Ravindra shares, “Today everyone is working in a restricted environment. Everyone is taking more workload than they took. We need to be more empathetic while we interact and work with each other.”
This thought is in fact in tandem with the study finding which is “62% of people we surveyed said they feel more empathetic toward their colleagues now that they have a better view of life at home.” Further, in some cases, the move to more remote work is also making work more inclusive. Over half (52%) of the people we surveyed feel more valued or included as a remote contributor in meetings because everyone is now in the same virtual room.
Managing the emotional wellbeing and emotional boundaries
When we initially started working from home, people assumed that working from home means working 24*7. There is no beginning or end to the day. Besides managing the daily chores of home, they were in fact stressed about being on camera at home.
At Tata Motors we began with a very simple initiative of educating people and bring a mindset shift about remote working. We communicated on actions for people:
- Respecting each other timings
- Taking regular breaks
- Video meetings aren’t compulsory and are voluntary
- Weekends and holidays need to be avoided for any kind of meetings or work and need to be avoided
- Plan a lunch break and lunch break can be longer as one has to prepare for lunch himself/ herself
Ravindra shares we need to acknowledge that ways of working cannot be changed within a flick. There was a complete reset and we need to give it time.
Hybrid or Remote or Office: The workplace doesn’t matter now
According to him to make a hybrid work model it’s absolutely necessary if employers have equipped employees with all the infrastructure.
According to Ravindra, while the future of work will be more remote than it’s ever been before, infrastructure which enables us to be connected, ergonomic workspaces, and opportunities for social connecting and team bonding – will likely remain a core part of the future of work.
When we asked Ravindra how do we manage employee productivity and wellbeing at the same time, he has a very simple answer to it.
“If an employee is engaged, it doesn’t matter whether it is hybrid or a company HQ. Wherever an individual is getting the benefit to managae his work, his life and is happy about it, that is the workplace for him.”
He further adds that managers need to be much more flexible and adaptable. One cannot control each and every act and hence one has to empower and needs to be much more open to delegate decision making responsibilities.
Food for thought:
Ravindra’s insights on the manager’s role also paved the way for new thinking which is on the new role of managers to take a wider role in helping them manage their wellbeing. helping their people prioritize, stay connected, and protect their time.
But it also leaves us with the question: How will managers support and engage fully remote teams?
From the research by Microsoft, it was found that employee burnout accounts for as much as 50 percent of a company’s attrition. And it is important that managers take an active role in helping and supporting their employees their wellbeing.
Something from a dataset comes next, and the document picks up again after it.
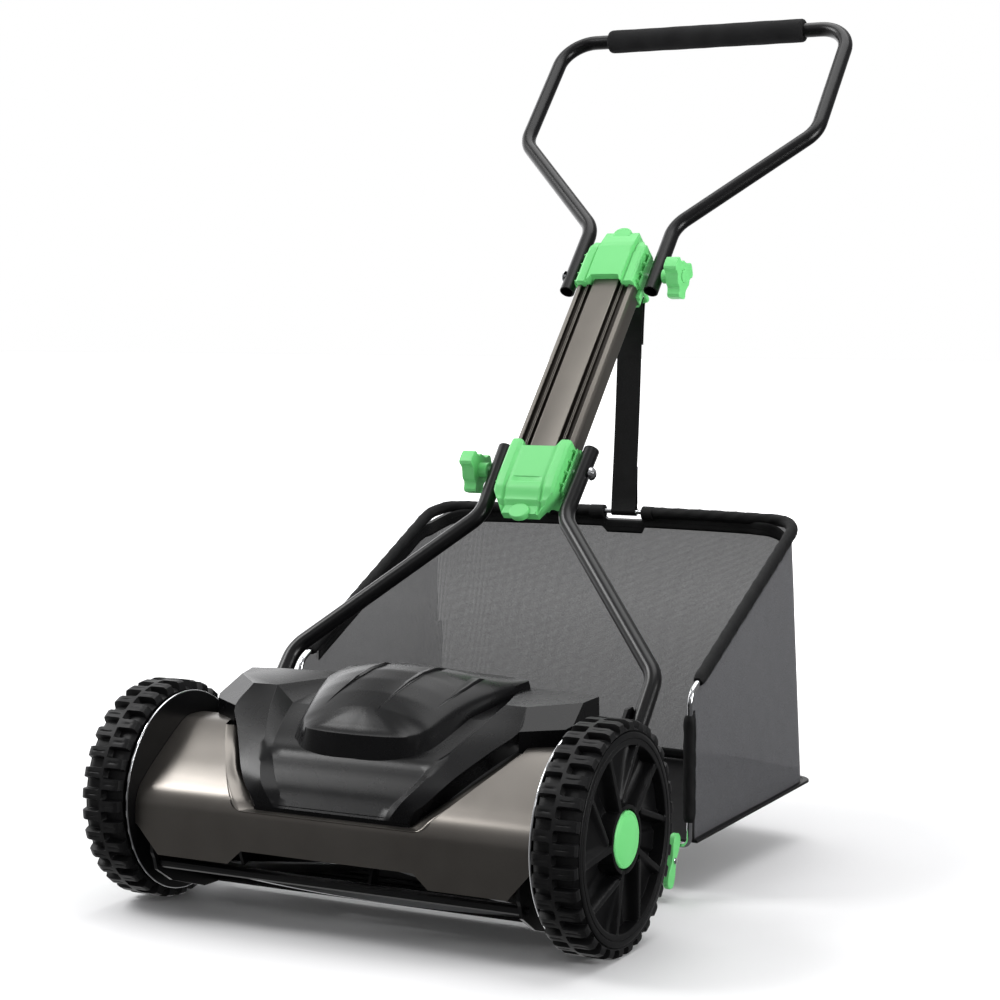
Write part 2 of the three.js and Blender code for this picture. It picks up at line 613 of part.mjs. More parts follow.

To enable that Teams have a new feature Manager insights which help managers gain line of sight into teamwork norms such as after-hours collaboration, focus time, meeting effectiveness, and cross-company connections alongside an average for similar teams. These insights help managers identify where change can have the greatest impact.
Further with Organizational insights in Teams give leaders visibility into how work is evolving and impacting the people who propel their business into the future. By answering questions like, “Are employees at risk for burnout? Are people maintaining strong internal connections? Are relationships with customers being maintained?” insights act like an EKG for business resilience so leaders can easily take the pulse of their organization. Leaders can track indicators of employee wellbeing and effectiveness and respond to irregular rhythms using research-backed recommendations for improvement. By seeing the impact of change over time, leaders can build cultures where wellbeing is the catalyst, not the cost, of productivity and resilience.